*** Data extract ***

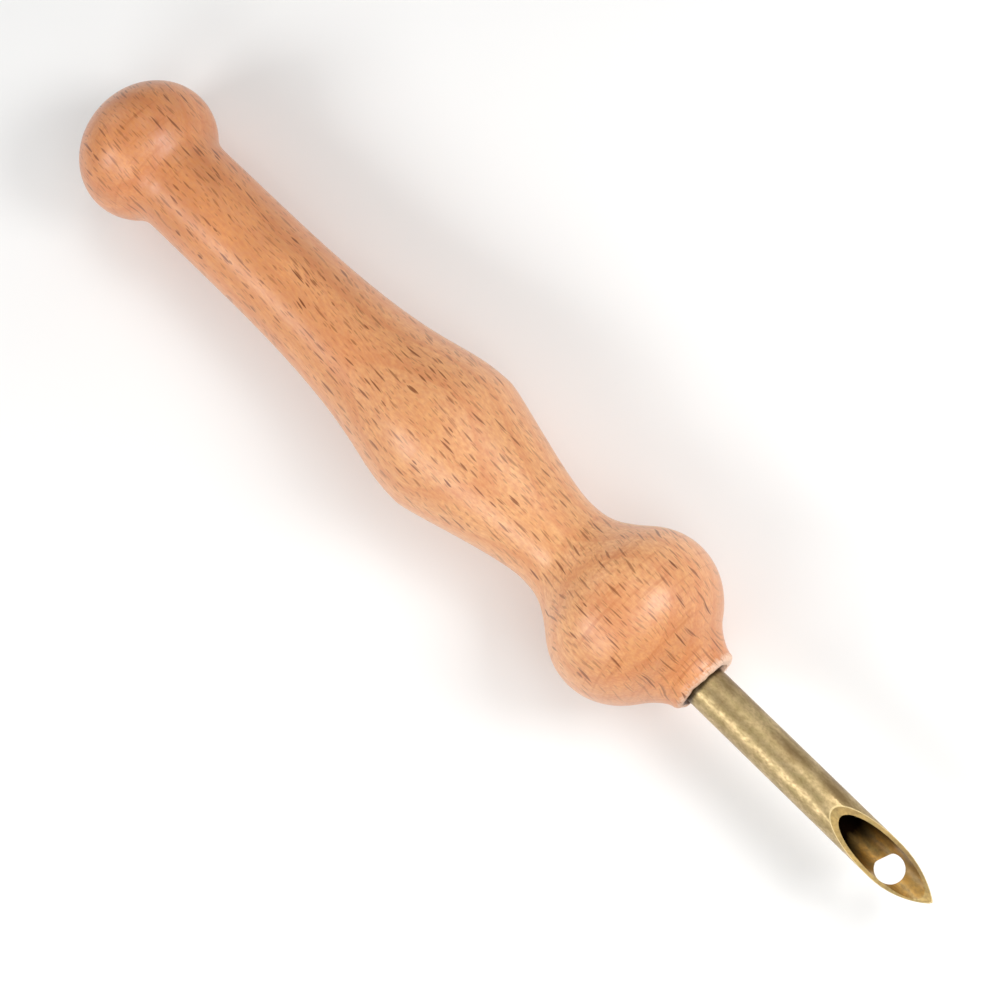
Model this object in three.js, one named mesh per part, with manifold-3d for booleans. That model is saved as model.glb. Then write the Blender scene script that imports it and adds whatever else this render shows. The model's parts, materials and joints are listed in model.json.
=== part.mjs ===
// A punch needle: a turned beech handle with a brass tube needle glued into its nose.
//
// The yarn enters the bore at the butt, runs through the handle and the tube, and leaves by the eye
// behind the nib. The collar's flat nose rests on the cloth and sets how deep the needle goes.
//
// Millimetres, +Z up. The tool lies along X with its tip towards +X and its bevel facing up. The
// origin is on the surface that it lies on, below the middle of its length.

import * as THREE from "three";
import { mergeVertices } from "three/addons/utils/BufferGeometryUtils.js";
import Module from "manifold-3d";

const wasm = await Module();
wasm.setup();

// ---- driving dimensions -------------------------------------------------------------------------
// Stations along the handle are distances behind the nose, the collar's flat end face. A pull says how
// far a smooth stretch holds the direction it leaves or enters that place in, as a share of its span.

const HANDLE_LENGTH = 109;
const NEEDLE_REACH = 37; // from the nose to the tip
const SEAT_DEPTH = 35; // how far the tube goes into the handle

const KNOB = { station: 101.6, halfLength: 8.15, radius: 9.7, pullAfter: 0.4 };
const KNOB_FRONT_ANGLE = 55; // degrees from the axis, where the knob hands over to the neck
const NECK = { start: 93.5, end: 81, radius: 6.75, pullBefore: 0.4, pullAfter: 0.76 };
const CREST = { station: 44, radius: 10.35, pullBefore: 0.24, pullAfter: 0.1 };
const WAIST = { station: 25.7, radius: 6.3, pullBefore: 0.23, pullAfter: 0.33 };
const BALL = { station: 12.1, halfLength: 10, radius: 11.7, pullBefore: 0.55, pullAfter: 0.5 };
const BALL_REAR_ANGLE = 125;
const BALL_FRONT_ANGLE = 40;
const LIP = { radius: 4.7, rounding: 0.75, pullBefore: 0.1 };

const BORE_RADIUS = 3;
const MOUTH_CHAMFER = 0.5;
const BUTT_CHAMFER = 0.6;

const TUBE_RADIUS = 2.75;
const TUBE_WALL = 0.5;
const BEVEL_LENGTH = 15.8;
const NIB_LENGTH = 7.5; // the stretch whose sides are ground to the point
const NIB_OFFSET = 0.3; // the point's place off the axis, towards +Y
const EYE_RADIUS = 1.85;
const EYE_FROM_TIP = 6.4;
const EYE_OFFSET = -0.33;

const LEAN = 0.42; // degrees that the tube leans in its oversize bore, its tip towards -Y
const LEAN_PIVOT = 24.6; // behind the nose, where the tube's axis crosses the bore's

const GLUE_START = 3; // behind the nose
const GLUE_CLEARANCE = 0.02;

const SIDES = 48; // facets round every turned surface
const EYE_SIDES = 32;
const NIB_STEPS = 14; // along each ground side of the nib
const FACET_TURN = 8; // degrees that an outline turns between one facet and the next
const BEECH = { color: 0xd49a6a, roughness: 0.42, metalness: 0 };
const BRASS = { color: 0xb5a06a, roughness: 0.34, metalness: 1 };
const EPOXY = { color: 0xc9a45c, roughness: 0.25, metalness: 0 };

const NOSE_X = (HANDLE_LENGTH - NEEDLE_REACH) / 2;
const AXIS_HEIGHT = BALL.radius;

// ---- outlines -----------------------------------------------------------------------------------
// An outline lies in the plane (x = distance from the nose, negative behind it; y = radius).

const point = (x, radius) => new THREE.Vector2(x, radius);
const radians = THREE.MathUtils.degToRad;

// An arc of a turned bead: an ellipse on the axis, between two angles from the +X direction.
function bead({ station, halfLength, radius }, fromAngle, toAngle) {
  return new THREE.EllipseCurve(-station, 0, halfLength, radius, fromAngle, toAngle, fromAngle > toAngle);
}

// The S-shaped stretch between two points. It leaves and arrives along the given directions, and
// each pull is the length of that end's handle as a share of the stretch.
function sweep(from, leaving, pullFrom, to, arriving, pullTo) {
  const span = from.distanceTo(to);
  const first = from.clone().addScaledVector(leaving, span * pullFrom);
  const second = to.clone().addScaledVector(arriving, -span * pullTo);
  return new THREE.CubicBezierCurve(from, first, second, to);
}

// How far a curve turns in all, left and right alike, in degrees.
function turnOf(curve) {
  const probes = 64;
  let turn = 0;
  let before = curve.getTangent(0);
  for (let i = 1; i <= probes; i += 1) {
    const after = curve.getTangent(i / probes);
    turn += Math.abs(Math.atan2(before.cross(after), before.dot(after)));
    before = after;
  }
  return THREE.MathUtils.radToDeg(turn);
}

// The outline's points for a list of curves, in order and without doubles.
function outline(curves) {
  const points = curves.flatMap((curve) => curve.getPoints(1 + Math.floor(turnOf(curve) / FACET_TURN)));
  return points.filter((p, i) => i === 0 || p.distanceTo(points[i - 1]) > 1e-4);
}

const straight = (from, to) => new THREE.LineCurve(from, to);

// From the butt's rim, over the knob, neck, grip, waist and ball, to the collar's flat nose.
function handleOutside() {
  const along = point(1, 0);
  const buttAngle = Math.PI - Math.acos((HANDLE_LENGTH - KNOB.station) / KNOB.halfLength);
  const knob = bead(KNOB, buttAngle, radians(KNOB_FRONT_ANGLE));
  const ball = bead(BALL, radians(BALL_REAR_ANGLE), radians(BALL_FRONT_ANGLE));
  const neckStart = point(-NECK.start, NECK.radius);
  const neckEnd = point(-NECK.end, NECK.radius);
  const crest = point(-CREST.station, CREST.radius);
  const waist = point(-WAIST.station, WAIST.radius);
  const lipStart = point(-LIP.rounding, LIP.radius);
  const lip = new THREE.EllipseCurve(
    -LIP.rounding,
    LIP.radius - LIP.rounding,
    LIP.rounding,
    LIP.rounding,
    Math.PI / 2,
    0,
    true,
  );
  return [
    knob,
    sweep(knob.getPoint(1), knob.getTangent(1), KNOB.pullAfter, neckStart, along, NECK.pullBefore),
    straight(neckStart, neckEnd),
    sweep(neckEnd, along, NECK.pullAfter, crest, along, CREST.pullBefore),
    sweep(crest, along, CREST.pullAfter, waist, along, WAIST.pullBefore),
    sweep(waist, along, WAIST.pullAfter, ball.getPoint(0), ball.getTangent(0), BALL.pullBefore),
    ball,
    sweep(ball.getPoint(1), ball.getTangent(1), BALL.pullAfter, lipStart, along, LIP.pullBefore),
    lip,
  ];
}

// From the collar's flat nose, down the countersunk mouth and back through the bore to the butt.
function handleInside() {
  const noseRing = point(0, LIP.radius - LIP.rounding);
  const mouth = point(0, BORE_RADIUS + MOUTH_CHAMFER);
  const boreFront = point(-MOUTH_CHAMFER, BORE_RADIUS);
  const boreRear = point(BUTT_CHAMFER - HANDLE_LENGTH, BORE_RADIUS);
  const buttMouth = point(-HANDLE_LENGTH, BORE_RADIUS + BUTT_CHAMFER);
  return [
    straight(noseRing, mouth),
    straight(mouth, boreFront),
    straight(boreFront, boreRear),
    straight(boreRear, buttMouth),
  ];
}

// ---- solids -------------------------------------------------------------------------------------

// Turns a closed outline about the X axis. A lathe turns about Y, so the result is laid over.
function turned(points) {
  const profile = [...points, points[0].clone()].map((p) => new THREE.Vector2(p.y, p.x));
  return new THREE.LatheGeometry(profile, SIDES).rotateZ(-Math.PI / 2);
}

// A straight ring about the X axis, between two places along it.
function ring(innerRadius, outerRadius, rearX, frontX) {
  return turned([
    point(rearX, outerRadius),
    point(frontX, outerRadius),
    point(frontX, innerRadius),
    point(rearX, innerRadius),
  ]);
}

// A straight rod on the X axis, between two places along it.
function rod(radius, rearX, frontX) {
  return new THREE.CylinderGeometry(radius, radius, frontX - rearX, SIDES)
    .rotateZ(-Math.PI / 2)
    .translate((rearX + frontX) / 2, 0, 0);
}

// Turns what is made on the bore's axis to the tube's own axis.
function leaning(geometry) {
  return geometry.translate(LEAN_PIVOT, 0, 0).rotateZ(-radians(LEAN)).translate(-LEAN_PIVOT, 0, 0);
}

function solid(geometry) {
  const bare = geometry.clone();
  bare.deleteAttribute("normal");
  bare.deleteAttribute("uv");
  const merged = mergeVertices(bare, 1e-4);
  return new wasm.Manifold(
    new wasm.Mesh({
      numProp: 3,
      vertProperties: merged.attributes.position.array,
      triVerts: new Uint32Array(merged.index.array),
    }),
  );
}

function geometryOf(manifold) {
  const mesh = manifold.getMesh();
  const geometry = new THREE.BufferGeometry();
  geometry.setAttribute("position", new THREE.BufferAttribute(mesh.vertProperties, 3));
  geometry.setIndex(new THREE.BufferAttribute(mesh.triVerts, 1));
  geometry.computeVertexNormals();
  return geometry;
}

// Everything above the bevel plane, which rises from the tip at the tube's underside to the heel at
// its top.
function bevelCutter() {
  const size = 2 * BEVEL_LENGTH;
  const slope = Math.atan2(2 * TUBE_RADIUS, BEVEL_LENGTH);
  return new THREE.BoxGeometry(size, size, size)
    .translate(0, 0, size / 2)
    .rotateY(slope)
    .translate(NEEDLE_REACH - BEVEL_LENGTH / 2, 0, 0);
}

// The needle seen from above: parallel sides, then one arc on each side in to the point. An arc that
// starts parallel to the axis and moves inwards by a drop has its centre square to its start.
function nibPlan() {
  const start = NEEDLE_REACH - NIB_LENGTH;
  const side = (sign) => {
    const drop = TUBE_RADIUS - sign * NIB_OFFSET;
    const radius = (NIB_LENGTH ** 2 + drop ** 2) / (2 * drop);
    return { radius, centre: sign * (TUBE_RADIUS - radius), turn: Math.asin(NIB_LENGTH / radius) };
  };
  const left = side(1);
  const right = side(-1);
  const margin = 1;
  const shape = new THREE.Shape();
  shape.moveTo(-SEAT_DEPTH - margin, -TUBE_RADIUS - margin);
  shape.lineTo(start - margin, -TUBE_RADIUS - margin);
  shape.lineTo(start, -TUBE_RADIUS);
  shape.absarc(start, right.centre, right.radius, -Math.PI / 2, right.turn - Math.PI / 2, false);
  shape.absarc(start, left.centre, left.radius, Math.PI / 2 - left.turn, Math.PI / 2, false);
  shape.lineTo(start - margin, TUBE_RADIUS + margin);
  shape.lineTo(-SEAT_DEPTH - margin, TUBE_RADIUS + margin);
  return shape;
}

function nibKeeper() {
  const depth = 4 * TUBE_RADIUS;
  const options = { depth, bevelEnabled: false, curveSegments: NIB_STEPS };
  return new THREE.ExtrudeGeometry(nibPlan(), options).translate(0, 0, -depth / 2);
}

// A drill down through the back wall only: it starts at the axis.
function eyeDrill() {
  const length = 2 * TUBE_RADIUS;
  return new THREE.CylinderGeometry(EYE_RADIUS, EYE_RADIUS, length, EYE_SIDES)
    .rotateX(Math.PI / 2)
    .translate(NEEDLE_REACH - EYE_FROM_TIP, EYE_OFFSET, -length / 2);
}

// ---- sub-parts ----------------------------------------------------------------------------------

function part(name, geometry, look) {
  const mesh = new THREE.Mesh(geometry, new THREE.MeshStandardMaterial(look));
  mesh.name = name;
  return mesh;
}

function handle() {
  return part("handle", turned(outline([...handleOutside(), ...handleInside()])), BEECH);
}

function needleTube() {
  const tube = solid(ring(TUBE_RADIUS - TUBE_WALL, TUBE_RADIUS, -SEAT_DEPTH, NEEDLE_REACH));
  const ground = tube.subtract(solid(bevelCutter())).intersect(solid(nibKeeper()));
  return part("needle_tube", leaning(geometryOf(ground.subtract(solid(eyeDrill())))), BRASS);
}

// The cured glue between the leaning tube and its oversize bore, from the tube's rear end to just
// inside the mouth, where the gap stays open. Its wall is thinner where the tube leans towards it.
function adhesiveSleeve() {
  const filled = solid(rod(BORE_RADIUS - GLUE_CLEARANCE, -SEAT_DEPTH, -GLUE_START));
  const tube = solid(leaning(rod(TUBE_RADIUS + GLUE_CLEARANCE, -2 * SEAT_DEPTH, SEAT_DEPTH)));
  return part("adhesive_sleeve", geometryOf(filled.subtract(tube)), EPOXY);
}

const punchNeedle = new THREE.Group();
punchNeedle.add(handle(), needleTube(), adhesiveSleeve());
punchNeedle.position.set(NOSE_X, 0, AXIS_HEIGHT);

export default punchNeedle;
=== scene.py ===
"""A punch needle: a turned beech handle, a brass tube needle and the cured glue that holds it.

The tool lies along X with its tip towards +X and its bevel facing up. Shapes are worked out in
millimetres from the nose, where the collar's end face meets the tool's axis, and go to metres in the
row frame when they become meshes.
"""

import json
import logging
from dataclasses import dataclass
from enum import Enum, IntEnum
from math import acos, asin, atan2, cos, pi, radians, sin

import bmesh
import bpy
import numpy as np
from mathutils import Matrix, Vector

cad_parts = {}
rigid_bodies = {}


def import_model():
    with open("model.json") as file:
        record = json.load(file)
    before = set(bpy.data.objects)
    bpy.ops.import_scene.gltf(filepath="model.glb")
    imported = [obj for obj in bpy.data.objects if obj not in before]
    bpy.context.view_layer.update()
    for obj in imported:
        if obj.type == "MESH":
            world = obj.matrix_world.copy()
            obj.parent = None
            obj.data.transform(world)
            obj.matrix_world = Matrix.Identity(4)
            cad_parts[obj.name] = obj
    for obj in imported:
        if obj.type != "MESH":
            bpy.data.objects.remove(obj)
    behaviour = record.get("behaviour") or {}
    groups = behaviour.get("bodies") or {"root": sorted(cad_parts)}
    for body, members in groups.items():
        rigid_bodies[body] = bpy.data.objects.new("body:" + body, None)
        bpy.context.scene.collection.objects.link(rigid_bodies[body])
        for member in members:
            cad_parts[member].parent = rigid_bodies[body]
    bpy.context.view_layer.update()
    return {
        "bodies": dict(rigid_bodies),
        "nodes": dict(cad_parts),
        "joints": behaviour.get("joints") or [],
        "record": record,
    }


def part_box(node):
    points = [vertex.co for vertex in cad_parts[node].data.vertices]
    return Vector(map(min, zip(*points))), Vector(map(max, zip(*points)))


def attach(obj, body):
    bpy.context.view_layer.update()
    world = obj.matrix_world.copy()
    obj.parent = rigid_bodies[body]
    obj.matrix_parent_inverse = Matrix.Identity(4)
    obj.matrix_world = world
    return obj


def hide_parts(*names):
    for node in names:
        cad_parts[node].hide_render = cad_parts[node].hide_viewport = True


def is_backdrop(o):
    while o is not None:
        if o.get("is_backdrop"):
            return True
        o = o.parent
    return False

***

**Aim:** Gather each line in the data that holds the string "points".

**Answer to this exercise:**
// The S-shaped stretch between two points. It leaves and arrives along the given directions, and
// The outline's points for a list of curves, in order and without doubles.
  const points = curves.flatMap((curve) => curve.getPoints(1 + Math.floor(turnOf(curve) / FACET_TURN)));
  return points.filter((p, i) => i === 0 || p.distanceTo(points[i - 1]) > 1e-4);
function turned(points) {
  const profile = [...points, points[0].clone()].map((p) => new THREE.Vector2(p.y, p.x));
    points = [vertex.co for vertex in cad_parts[node].data.vertices]
    return Vector(map(min, zip(*points))), Vector(map(max, zip(*points)))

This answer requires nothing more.